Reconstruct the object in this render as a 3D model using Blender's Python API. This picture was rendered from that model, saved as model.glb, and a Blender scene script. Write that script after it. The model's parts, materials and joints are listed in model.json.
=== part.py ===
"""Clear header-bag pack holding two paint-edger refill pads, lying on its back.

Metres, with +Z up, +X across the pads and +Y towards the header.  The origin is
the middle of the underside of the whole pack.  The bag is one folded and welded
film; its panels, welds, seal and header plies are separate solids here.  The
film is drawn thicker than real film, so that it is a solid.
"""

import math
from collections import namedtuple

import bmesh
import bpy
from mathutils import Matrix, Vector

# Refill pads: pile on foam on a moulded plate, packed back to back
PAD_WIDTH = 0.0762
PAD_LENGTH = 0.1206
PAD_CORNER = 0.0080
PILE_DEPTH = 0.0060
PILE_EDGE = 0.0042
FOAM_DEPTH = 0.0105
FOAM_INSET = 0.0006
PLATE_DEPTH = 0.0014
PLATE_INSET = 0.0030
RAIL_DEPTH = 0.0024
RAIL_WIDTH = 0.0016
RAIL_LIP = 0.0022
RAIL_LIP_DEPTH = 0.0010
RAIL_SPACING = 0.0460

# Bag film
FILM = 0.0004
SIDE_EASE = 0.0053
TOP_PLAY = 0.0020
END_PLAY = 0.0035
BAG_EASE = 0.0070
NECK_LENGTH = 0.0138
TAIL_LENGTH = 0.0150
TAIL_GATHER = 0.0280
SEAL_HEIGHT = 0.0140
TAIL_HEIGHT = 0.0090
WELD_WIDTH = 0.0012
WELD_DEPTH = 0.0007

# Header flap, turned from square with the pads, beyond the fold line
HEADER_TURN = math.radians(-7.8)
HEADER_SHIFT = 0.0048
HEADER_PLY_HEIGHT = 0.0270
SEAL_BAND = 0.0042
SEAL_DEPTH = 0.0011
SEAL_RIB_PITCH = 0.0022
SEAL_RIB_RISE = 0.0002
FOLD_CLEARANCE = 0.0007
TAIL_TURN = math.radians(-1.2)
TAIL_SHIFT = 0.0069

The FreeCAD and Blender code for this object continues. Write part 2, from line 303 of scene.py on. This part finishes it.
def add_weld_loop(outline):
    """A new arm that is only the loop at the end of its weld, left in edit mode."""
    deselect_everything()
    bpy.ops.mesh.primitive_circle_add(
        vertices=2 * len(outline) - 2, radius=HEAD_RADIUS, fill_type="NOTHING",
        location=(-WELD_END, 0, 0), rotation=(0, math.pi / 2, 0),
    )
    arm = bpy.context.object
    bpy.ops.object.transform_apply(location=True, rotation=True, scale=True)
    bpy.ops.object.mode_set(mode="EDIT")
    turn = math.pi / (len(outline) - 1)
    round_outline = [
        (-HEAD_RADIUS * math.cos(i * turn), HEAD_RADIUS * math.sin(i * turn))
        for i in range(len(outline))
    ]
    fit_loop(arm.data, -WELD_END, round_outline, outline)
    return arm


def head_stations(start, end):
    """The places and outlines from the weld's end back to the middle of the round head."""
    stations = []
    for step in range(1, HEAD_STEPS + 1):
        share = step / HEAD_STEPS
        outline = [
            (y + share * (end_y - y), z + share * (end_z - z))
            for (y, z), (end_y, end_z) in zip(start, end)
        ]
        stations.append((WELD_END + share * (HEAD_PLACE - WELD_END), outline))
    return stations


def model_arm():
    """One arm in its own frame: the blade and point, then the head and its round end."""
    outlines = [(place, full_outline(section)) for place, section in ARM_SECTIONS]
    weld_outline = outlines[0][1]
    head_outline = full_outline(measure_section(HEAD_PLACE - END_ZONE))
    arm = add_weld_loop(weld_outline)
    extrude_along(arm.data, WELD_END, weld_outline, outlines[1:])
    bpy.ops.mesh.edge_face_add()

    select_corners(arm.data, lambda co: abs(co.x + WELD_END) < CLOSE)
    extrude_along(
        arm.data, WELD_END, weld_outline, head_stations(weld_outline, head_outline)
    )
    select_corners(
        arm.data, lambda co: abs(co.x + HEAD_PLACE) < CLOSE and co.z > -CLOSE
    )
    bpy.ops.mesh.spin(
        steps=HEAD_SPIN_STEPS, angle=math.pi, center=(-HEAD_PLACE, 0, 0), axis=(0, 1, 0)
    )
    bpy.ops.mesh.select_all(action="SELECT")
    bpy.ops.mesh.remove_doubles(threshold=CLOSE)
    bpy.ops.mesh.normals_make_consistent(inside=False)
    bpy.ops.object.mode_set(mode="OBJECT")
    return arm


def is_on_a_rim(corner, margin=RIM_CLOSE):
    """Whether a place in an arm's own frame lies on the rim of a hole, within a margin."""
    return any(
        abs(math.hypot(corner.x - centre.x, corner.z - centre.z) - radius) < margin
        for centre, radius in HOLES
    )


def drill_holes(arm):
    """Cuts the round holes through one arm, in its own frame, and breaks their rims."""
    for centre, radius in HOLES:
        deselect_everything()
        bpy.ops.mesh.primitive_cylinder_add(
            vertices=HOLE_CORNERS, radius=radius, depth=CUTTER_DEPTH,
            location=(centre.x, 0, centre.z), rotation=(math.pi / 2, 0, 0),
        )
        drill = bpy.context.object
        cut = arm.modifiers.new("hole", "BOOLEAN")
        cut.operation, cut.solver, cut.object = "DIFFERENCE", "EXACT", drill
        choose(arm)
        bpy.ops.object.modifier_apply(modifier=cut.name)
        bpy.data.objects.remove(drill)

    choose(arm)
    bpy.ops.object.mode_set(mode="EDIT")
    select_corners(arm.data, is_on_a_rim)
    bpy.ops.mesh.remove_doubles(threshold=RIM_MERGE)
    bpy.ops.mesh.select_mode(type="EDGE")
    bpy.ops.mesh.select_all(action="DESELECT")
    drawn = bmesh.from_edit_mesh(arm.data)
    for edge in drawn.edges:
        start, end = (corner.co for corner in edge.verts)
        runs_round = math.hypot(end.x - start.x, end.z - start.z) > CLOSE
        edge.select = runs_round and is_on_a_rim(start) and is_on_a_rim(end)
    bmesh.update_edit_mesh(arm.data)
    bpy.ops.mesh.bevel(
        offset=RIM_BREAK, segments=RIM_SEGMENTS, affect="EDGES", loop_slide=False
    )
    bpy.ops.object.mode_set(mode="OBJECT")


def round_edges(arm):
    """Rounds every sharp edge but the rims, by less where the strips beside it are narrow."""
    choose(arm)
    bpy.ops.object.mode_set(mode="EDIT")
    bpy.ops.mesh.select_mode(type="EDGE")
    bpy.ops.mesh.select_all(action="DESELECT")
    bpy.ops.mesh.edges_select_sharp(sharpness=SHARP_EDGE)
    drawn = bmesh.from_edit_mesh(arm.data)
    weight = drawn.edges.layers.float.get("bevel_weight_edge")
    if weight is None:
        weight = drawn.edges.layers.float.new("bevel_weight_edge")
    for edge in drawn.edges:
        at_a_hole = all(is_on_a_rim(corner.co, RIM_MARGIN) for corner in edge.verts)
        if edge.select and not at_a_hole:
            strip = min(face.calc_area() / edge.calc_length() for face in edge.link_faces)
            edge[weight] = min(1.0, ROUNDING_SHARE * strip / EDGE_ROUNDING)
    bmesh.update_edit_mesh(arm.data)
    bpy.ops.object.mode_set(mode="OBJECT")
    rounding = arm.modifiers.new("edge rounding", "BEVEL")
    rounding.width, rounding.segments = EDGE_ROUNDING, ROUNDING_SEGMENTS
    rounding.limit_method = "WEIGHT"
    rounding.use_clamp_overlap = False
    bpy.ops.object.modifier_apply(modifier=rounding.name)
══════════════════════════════
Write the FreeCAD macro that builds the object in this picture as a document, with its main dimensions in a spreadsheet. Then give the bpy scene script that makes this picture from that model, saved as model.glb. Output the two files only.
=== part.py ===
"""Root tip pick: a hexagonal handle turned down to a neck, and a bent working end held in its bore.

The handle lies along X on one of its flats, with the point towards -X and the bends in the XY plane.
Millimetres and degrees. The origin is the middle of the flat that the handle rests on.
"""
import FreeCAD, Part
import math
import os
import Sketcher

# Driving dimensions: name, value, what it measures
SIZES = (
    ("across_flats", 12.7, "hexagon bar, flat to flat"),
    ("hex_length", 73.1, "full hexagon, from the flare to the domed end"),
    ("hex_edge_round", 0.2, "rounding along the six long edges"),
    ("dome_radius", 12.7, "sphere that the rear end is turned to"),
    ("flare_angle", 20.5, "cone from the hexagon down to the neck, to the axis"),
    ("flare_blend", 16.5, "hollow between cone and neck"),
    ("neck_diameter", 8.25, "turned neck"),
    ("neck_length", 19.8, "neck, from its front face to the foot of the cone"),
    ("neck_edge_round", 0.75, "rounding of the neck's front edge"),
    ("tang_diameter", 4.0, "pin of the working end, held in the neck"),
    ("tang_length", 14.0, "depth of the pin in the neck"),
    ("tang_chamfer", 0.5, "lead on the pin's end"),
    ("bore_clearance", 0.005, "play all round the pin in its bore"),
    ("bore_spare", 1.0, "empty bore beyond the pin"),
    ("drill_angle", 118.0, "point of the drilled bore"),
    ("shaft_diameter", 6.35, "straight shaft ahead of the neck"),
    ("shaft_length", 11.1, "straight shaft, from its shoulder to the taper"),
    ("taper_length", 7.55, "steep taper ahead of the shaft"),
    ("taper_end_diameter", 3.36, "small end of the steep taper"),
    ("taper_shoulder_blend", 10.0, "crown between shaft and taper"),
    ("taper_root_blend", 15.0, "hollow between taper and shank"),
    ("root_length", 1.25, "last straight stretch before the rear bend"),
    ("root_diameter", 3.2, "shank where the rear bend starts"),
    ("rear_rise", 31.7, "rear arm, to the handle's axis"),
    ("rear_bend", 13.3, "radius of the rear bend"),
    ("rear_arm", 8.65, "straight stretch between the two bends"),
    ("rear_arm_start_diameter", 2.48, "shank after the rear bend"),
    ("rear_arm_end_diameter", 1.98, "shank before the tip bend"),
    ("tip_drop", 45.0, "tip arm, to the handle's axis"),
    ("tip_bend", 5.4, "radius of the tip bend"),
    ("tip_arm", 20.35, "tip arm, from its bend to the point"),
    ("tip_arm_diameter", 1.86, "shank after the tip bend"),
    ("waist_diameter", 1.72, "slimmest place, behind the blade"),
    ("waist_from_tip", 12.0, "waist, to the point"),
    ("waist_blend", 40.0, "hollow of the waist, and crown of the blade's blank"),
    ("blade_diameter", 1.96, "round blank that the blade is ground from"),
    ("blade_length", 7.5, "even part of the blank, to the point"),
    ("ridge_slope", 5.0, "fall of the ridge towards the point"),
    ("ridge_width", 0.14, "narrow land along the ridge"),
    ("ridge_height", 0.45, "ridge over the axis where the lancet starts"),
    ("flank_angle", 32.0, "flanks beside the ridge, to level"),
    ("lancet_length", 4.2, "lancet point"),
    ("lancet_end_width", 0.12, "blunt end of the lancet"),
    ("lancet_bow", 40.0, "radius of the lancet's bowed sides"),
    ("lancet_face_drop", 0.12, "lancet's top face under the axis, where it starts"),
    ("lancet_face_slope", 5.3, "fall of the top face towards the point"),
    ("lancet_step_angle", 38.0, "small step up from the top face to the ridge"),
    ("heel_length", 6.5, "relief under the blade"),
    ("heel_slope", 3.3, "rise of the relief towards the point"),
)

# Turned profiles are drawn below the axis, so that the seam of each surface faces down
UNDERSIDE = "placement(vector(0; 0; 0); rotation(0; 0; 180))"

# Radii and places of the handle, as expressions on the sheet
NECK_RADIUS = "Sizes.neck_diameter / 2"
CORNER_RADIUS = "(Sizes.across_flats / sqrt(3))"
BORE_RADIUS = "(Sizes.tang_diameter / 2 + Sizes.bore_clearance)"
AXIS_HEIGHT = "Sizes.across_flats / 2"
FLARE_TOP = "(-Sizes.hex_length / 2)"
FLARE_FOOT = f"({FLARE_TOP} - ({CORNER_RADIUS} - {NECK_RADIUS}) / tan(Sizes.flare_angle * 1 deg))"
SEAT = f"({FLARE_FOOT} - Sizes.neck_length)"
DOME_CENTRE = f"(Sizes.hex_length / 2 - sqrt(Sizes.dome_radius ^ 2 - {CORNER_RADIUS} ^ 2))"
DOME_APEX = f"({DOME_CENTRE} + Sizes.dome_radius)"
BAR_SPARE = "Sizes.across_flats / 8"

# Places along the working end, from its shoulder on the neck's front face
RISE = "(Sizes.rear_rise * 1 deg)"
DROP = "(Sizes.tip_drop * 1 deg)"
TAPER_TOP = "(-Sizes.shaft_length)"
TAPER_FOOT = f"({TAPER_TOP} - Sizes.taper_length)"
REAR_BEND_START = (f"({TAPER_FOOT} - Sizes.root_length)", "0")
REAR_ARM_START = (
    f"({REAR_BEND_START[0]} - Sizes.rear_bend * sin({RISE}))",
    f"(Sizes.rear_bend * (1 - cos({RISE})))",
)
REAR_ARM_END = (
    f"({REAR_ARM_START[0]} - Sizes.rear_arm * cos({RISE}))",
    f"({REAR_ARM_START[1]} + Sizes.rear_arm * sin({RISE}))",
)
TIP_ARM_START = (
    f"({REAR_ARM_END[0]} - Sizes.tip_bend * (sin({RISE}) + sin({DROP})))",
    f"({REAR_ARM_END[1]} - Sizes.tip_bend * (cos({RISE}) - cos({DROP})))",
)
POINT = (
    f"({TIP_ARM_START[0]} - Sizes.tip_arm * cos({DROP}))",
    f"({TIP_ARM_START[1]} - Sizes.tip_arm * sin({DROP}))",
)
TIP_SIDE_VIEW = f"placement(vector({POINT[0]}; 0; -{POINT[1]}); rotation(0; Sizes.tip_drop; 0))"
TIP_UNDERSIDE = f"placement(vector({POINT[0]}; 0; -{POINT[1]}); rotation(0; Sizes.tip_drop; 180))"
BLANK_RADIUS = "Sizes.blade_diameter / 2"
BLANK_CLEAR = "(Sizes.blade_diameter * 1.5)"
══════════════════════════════
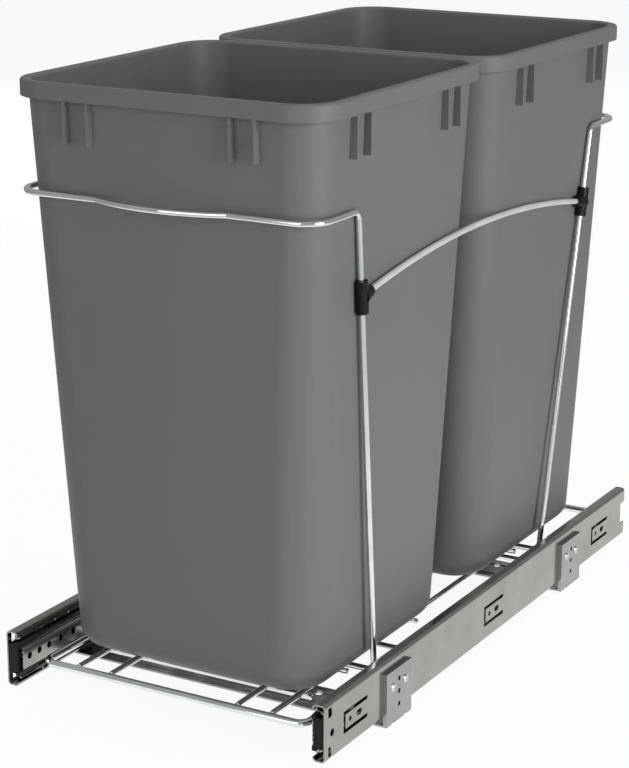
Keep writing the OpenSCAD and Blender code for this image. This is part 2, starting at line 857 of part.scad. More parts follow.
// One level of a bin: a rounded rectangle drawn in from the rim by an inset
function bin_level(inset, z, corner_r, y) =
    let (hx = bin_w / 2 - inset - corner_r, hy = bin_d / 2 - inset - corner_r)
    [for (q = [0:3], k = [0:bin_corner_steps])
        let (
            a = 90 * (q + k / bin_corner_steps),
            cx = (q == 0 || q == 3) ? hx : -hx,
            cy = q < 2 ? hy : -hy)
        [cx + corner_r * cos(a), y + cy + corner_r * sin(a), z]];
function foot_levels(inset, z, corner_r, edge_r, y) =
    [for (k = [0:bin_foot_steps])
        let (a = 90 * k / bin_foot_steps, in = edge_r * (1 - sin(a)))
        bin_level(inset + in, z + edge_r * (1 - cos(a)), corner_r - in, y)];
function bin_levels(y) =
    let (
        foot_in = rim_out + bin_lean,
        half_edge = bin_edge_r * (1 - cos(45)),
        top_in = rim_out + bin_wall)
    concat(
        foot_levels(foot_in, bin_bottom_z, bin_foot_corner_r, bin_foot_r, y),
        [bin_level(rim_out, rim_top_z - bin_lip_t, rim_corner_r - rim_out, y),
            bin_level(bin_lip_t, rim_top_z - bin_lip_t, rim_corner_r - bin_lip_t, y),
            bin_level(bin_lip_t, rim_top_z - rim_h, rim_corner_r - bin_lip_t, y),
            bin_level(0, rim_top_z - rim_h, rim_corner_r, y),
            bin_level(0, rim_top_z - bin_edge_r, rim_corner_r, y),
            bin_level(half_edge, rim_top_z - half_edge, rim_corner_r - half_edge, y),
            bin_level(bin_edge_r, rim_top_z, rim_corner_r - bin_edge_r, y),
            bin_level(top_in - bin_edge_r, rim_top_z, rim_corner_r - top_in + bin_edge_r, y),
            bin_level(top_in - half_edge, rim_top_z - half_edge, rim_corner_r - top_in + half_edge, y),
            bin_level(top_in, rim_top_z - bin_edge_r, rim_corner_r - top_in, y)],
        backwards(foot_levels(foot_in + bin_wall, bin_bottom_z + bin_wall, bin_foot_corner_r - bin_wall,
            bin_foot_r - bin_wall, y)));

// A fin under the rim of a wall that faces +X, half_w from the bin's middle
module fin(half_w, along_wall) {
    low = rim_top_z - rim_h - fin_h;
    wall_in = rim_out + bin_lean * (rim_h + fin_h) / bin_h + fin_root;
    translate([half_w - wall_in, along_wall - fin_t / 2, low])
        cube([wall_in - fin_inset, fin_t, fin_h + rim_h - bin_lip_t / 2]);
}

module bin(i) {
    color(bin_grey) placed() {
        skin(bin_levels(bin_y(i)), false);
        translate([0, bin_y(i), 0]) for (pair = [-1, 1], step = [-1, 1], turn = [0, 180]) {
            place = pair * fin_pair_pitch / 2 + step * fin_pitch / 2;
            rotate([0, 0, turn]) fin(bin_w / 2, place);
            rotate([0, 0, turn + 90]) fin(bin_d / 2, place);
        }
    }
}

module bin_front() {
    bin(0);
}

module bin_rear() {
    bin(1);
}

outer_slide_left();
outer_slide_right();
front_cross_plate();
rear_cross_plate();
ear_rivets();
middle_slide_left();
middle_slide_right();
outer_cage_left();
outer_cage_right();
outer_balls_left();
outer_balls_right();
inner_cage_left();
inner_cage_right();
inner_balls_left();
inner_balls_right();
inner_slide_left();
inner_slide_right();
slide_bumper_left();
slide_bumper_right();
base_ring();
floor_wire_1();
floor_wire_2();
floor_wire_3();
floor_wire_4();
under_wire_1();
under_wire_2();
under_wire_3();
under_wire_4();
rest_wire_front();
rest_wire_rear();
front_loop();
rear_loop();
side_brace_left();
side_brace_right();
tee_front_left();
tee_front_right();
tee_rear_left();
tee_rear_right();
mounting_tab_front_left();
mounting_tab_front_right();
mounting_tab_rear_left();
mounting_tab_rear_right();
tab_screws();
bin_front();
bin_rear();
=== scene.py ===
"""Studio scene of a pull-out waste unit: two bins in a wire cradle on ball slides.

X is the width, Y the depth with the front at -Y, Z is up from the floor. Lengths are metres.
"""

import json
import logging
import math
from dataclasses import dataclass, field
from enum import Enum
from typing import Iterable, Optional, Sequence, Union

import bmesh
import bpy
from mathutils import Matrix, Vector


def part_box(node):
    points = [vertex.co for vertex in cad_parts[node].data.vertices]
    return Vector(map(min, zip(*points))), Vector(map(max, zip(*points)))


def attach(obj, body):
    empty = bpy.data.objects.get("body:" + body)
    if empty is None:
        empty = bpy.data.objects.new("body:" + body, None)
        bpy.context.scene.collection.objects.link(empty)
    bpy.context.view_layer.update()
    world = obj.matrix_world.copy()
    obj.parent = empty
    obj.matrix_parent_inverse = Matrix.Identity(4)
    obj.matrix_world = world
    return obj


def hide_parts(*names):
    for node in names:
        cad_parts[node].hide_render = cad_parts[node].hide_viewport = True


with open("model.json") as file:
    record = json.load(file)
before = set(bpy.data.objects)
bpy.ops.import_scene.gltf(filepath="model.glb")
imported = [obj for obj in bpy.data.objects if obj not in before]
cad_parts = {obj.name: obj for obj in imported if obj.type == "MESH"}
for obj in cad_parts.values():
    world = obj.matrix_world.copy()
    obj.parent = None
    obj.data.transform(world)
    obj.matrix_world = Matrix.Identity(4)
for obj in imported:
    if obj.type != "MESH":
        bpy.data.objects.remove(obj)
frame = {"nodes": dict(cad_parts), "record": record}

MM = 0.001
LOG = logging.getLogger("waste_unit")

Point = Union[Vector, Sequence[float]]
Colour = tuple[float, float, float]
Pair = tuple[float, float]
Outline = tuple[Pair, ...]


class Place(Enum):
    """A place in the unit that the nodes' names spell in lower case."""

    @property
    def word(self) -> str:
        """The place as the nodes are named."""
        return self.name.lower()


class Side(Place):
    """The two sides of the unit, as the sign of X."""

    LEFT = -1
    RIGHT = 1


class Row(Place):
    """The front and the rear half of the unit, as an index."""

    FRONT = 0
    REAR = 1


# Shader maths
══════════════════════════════
▶ **Work to complete**
Within the listing above, the range opens at the line with "obj.matrix_world = world" and closes at the line with "before = set(bpy.data.objects)". Reproduce exactly the lines of that range, including both ends.

▶ **Final result**
    obj.matrix_world = world
    return obj


def hide_parts(*names):
    for node in names:
        cad_parts[node].hide_render = cad_parts[node].hide_viewport = True


with open("model.json") as file:
    record = json.load(file)
before = set(bpy.data.objects)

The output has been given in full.